Washington: India’s priorities should be to protect the most vulnerable people, well-targeted support and protecting small- and medium-sized enterprises so that they do not collapse as the country battles the COVID-19 pandemic, Managing Director of the International Monetary Fund Kristalina Georgieva has said.
Speaking at a news conference here during the ongoing annual meeting of the IMF and the World Bank, Georgieva said on Wednesday that focusing on protecting people and on the health of the population remained a priority for India.
“What needs to be done?…Well, clearly protecting the most vulnerable people, well-targeted support, protecting small- and medium-sized enterprises/firms so they do not collapse, and using what the government is now aiming to do, a further injection of support in a way that gives a better chance to turn a corner,” Georgieva said.
“Like everywhere else, until we have a durable exit from the health crisis, we will be faced with difficulties, uncertainty, and uneven recovery,” she said.
Describing COVID-19 as a human crisis everywhere, and especially in countries where the loss of life has climbed up so much, she said in India, 100,000 people had died.
“Therefore, focusing on protecting people and on the health of the population remains a priority,” she said.
“India has taken measures within the capacity of the country, two per cent fiscal measures, plus four per cent in forms of guarantees, not direct fiscal measures,” Georgieva said.
“This helps, but if you compare what advanced economies have been able to do, what some of the other emerging markets with very strong fundamentals could do, clearly is somewhat constrained.
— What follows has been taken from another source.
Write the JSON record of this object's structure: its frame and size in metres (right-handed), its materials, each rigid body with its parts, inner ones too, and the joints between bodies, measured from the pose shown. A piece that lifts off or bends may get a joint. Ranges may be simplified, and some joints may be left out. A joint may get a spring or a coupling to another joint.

What we see in India is a very dramatic shrinkage of GDP this year by over 10 per cent, according to our just released forecast,” she said.
Georgieva said that India had a vibrant economy.
“Let’s remember that it stepped into this crisis as one of the fastest growing economies in the world. For next year, our projection in baseline scenario is return to growth of 8.8 per cent,” she said.
A day earlier, the IMF in its annual World Economic Report said that the forecast are particularly large for India, where Gross Domestic Product (GDP) contracted much more severely than expected in the second quarter.
“As a result, the economy is projected to contract by 10.3 per cent in 2020, before rebounding by 8.8 per cent in 2021,” it said.
In 2019, India’s growth rate was 4.2 per cent. Last week, the World bank said India’s GDP this fiscal is expected to contract by 9.6 per cent.
“India’s GDP is expected to contract 9.6 per cent in the fiscal year that started in March,” the World Bank said in its latest issue of the South Asia Economic Focus report.